WHAT NEEDS TO BE DONE
Set down exactly the lines from the one with "build_output_gear()" to the one with "obj.matrix_world = world", both included, and no line outside that range.

-- start COLLECTED MATERIAL --

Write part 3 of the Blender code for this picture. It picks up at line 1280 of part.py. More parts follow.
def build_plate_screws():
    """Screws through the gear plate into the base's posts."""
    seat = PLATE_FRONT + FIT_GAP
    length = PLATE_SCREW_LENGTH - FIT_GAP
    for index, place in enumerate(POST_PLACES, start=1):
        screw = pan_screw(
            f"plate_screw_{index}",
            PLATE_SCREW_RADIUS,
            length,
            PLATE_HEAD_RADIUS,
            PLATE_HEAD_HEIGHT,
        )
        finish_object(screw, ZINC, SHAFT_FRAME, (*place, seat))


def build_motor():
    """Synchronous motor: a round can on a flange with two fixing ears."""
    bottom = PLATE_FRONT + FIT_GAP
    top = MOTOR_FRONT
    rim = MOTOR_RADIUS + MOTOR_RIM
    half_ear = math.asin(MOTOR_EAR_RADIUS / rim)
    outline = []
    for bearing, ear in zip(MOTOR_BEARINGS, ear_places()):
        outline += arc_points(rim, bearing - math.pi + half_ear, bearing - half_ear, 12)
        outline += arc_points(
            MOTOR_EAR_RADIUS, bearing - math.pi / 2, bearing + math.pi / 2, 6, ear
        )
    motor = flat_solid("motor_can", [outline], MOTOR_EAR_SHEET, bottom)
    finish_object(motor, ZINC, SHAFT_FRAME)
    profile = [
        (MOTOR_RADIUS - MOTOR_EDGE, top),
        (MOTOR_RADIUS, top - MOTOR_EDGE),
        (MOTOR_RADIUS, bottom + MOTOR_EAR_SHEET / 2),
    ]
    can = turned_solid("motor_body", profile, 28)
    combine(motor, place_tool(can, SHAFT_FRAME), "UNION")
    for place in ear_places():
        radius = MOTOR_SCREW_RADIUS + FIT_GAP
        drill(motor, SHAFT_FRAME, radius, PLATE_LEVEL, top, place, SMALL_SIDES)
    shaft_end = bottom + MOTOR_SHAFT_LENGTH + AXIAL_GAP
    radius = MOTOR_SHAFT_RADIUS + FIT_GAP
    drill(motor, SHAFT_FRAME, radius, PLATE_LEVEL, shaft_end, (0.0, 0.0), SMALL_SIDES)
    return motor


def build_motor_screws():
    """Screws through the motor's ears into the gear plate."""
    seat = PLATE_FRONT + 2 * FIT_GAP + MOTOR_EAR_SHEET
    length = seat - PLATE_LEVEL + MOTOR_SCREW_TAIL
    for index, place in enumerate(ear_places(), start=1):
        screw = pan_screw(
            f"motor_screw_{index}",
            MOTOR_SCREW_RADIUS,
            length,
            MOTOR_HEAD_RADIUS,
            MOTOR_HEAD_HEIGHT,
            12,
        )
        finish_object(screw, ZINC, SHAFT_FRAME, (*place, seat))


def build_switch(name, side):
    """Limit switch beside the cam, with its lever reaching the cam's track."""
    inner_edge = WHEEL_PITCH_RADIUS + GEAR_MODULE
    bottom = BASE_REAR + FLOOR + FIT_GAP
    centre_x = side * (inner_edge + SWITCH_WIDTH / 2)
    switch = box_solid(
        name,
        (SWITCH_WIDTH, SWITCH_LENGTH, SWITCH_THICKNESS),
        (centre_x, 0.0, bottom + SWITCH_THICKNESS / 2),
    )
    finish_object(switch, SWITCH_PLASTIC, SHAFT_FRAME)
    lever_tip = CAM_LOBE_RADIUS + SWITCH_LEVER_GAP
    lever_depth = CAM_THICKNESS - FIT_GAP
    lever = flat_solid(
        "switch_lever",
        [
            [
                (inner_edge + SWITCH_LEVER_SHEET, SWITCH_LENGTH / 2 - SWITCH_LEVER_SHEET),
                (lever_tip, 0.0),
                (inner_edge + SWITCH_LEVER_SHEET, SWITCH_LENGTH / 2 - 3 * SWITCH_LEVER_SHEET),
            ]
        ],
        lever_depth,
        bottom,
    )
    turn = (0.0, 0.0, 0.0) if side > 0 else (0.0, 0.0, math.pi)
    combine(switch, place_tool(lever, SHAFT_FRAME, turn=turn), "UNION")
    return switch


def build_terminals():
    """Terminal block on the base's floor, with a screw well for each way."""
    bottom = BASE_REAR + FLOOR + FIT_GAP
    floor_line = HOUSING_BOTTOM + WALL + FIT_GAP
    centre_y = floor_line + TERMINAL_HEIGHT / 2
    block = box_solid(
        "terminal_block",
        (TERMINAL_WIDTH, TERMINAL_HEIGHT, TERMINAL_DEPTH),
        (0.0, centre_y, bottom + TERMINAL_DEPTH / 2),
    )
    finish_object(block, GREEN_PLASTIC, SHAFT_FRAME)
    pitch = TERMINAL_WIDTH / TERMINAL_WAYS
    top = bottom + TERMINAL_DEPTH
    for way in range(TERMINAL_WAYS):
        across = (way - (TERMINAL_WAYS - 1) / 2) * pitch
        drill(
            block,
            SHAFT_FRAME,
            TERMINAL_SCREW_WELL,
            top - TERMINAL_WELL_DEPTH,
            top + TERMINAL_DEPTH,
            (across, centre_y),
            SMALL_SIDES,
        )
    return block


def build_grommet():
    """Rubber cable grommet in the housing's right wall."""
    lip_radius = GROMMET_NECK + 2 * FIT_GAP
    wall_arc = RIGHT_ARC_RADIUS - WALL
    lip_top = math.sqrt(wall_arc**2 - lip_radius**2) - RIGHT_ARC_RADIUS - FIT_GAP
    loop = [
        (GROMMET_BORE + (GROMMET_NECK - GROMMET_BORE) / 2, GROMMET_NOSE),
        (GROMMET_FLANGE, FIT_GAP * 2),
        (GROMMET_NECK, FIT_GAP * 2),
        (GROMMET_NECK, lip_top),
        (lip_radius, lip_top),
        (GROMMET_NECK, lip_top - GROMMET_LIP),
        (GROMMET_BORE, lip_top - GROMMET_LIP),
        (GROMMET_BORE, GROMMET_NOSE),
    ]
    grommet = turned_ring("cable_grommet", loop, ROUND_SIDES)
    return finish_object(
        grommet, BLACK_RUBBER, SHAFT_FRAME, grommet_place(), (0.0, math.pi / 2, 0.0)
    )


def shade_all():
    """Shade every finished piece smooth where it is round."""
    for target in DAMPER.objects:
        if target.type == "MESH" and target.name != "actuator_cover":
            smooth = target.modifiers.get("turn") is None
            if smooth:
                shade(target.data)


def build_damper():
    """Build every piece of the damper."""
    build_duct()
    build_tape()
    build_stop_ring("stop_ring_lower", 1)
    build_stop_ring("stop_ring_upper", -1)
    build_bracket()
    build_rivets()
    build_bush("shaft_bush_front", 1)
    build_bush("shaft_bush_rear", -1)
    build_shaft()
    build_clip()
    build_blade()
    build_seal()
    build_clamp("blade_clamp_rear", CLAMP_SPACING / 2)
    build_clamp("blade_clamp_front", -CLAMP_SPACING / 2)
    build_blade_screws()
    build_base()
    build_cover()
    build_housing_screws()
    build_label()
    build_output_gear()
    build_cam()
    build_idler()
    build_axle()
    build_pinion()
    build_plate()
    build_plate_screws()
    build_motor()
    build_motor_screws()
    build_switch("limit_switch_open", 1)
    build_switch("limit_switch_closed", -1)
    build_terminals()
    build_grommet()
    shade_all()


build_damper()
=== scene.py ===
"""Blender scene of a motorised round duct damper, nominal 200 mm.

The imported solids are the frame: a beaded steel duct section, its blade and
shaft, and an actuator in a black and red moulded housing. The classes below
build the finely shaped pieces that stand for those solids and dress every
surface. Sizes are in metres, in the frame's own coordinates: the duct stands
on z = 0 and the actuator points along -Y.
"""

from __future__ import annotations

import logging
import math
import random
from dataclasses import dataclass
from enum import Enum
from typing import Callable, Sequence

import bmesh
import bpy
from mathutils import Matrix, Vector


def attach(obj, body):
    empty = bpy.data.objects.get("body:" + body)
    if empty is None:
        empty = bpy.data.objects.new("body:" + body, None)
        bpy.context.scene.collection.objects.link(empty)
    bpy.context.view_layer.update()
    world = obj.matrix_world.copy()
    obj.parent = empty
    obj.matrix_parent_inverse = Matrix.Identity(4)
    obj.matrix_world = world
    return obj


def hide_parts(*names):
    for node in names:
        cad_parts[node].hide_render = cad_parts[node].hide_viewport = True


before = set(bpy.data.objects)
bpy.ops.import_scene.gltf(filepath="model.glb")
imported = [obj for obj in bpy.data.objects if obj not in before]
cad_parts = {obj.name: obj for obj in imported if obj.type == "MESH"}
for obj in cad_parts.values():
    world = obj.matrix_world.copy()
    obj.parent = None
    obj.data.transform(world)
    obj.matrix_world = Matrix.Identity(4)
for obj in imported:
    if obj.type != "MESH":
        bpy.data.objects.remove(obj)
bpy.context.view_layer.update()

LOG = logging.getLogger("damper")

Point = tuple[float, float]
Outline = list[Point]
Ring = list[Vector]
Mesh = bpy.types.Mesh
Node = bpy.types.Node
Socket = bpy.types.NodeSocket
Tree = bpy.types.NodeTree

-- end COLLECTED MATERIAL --

CORRECT ANSWER
    build_output_gear()
    build_cam()
    build_idler()
    build_axle()
    build_pinion()
    build_plate()
    build_plate_screws()
    build_motor()
    build_motor_screws()
    build_switch("limit_switch_open", 1)
    build_switch("limit_switch_closed", -1)
    build_terminals()
    build_grommet()
    shade_all()


build_damper()
=== scene.py ===
"""Blender scene of a motorised round duct damper, nominal 200 mm.

The imported solids are the frame: a beaded steel duct section, its blade and
shaft, and an actuator in a black and red moulded housing. The classes below
build the finely shaped pieces that stand for those solids and dress every
surface. Sizes are in metres, in the frame's own coordinates: the duct stands
on z = 0 and the actuator points along -Y.
"""

from __future__ import annotations

import logging
import math
import random
from dataclasses import dataclass
from enum import Enum
from typing import Callable, Sequence

import bmesh
import bpy
from mathutils import Matrix, Vector


def attach(obj, body):
    empty = bpy.data.objects.get("body:" + body)
    if empty is None:
        empty = bpy.data.objects.new("body:" + body, None)
        bpy.context.scene.collection.objects.link(empty)
    bpy.context.view_layer.update()
    world = obj.matrix_world.copy()
    obj.parent = empty
    obj.matrix_parent_inverse = Matrix.Identity(4)
    obj.matrix_world = world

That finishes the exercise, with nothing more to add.